Dunoyer, naturellement, est libre-échangiste, hostile aux prohibitions et aux droits de douane. Fidèle au relativisme historique que Saint-Simon sans doute lui a enseigné, il pense que le nationalisme économique était autrefois justifié, tant que l’insécurité des contrats à longues distances rendait périlleux le commerce international. Le libre-échange n’a pas toujours été possible ni souhaitable, mais il est le régime qui convient à « l’état industriel ». A ceux qui contre le libre-échange et les traités de commerce brandissent l’épouvantail de la concurrence étrangère, Dunoyer fait spirituellement remarquer que l’on a rarement vu aucun pays faire la moue devant aucune extension territoriale ; alors que pourtant, du point de sue économique, l’annexion réalise une union douanière totale. Les expansions de la France impériale, son hégémonie européenne, le blocus napoléonien ont transformé l’Europe continentale, sous l’Empire, en une vaste surface de libre-échange. Ne fut-ce point une expérience profitable ? Dunoyer s’appuie sur elle pour opiner qu’ « on pourrait arriver à la suppression de toute barrière douanière entre des pays très divers et très inégalement avancés non seulement sans détriment, mais avec profit pour l’industrie des uns et des autres ».

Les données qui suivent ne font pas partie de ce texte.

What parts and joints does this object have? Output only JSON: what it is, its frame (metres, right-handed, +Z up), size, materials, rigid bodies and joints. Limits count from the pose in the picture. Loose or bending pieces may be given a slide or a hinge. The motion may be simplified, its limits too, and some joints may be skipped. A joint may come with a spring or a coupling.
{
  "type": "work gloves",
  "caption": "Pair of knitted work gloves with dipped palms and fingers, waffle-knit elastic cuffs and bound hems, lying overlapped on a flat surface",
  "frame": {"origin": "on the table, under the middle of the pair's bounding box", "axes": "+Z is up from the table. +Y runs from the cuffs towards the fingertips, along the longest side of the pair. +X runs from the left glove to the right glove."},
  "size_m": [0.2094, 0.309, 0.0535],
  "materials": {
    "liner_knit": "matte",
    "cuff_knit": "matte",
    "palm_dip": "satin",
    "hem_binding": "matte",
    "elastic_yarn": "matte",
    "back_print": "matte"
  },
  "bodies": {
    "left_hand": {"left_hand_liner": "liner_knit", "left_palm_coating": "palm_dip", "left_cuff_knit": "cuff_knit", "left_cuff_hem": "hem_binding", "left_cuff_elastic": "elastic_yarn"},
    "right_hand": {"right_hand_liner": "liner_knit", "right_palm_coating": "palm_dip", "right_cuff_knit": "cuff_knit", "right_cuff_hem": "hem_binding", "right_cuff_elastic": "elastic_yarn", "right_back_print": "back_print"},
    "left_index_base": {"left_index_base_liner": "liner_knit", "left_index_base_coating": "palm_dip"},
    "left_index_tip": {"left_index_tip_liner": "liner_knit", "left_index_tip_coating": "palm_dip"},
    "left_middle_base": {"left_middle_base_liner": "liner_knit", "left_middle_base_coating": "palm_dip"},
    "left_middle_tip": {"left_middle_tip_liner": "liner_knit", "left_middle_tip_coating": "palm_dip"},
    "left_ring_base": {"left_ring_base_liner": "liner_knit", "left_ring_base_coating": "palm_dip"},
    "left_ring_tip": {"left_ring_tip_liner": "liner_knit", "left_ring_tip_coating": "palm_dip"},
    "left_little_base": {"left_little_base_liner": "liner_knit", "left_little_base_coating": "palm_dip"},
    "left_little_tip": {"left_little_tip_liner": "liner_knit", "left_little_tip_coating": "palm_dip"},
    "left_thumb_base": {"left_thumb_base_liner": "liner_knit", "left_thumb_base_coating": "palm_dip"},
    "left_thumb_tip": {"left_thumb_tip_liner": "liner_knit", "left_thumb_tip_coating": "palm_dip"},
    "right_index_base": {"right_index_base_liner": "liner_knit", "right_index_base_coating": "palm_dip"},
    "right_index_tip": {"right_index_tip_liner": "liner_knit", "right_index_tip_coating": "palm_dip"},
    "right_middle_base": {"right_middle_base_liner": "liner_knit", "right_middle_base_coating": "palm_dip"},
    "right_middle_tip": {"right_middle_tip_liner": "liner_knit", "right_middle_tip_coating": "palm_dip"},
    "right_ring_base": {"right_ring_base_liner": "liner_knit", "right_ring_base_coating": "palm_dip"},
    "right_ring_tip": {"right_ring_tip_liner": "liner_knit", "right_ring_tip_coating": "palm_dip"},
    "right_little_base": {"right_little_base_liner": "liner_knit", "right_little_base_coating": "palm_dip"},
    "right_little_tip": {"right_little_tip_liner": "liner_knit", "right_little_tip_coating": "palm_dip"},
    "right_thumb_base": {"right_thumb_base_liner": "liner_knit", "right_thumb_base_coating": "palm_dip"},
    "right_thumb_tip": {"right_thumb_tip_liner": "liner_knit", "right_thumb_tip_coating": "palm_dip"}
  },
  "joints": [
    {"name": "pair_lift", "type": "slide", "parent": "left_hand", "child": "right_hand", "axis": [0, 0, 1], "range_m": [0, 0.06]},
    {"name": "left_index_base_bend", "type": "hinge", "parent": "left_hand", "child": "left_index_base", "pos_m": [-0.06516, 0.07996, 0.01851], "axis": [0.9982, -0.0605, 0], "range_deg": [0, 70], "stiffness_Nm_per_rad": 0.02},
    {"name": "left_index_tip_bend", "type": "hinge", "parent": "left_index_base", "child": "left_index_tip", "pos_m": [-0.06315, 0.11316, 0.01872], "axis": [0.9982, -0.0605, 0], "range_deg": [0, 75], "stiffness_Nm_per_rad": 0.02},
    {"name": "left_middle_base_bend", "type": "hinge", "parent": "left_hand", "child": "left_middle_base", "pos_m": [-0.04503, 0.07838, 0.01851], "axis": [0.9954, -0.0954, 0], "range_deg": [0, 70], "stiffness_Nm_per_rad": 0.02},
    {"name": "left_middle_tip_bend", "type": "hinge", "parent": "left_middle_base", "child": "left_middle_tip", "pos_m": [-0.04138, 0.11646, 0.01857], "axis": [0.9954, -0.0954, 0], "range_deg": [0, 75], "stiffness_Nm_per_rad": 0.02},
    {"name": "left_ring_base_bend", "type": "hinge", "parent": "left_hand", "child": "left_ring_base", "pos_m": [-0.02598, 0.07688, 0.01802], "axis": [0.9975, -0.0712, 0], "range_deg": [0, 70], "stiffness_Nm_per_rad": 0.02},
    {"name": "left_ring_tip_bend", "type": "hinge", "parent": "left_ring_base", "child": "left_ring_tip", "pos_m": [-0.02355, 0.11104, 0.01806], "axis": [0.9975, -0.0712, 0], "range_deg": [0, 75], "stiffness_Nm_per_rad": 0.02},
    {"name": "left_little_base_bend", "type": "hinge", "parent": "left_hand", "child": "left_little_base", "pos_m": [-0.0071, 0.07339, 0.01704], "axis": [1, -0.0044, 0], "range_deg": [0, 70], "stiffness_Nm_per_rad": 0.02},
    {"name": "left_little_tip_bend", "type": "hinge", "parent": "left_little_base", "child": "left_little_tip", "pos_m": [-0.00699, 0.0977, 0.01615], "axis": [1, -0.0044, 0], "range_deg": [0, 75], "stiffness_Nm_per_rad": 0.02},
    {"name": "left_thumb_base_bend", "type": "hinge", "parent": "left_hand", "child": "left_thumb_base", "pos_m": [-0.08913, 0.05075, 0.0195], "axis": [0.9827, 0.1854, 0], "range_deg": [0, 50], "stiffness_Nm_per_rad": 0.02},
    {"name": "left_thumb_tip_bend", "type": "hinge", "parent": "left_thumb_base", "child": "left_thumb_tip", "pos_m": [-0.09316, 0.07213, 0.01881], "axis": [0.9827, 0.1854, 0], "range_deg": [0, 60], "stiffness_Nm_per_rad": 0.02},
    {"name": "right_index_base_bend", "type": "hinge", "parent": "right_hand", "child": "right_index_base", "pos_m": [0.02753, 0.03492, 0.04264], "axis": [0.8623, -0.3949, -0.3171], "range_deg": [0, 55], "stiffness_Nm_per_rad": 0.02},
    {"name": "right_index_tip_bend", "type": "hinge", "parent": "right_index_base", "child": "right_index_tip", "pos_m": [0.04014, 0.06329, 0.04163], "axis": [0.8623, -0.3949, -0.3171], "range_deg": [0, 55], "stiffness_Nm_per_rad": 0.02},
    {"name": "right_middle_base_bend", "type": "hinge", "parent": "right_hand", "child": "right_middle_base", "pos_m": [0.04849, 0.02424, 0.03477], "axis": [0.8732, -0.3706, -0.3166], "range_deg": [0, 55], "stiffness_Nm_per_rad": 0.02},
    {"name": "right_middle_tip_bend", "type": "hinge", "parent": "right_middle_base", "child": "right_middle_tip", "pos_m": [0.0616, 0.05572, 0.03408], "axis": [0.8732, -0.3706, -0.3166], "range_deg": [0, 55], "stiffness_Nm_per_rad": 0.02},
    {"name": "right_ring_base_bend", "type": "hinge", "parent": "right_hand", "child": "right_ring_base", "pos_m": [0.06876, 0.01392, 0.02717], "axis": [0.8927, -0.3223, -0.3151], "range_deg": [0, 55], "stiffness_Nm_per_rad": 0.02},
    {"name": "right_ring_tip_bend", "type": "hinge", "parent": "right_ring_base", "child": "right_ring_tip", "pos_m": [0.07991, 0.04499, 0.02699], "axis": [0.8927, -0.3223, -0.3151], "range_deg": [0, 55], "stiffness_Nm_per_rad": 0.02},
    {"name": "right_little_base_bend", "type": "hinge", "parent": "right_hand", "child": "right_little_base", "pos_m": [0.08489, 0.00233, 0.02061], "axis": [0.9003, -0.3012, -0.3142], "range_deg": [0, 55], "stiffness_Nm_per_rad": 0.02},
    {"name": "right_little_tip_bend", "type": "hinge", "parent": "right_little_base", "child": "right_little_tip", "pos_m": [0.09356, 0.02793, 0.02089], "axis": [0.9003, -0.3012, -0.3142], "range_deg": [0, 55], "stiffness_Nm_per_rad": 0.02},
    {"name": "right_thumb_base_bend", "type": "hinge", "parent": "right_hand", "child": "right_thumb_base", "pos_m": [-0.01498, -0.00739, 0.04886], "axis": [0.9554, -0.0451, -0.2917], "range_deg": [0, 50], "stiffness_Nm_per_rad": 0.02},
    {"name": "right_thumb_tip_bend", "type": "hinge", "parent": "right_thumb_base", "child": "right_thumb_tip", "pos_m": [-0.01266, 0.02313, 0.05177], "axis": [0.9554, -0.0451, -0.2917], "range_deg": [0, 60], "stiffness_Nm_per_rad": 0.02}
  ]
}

(…) C’est avec Dunoyer, après 1830, que nous voyons le libéralisme devenir ce qu’il n’avait encore jamais été en France : une doctrine de classe. Les physiocrates étaient à gauche, si l’on peut dire, et Jean-Baptiste Say aussi. La liberté signifiait pour eux les lumières, le progrès. A vingt-cinq ans, au Censeur, Dunoyer se situait du même côté. Mais voici que le journaliste traqué par les préfectures du début de la Restauration devient lui-même préfet de l’Allier, puis de la Somme sous la monarchie bourgeoise de Louis-Philippe. Le gouvernement qui par la bouche de Guizot s’écrie : Enrichissez-vous ! représente et défend la classe riche, la « classe de la liberté », contre laquelle grondent déjà les murmures et les menaces de cette populace avide et revendicatrice, dont les doctrines socialistes et interventionnistes encouragent les entreprises.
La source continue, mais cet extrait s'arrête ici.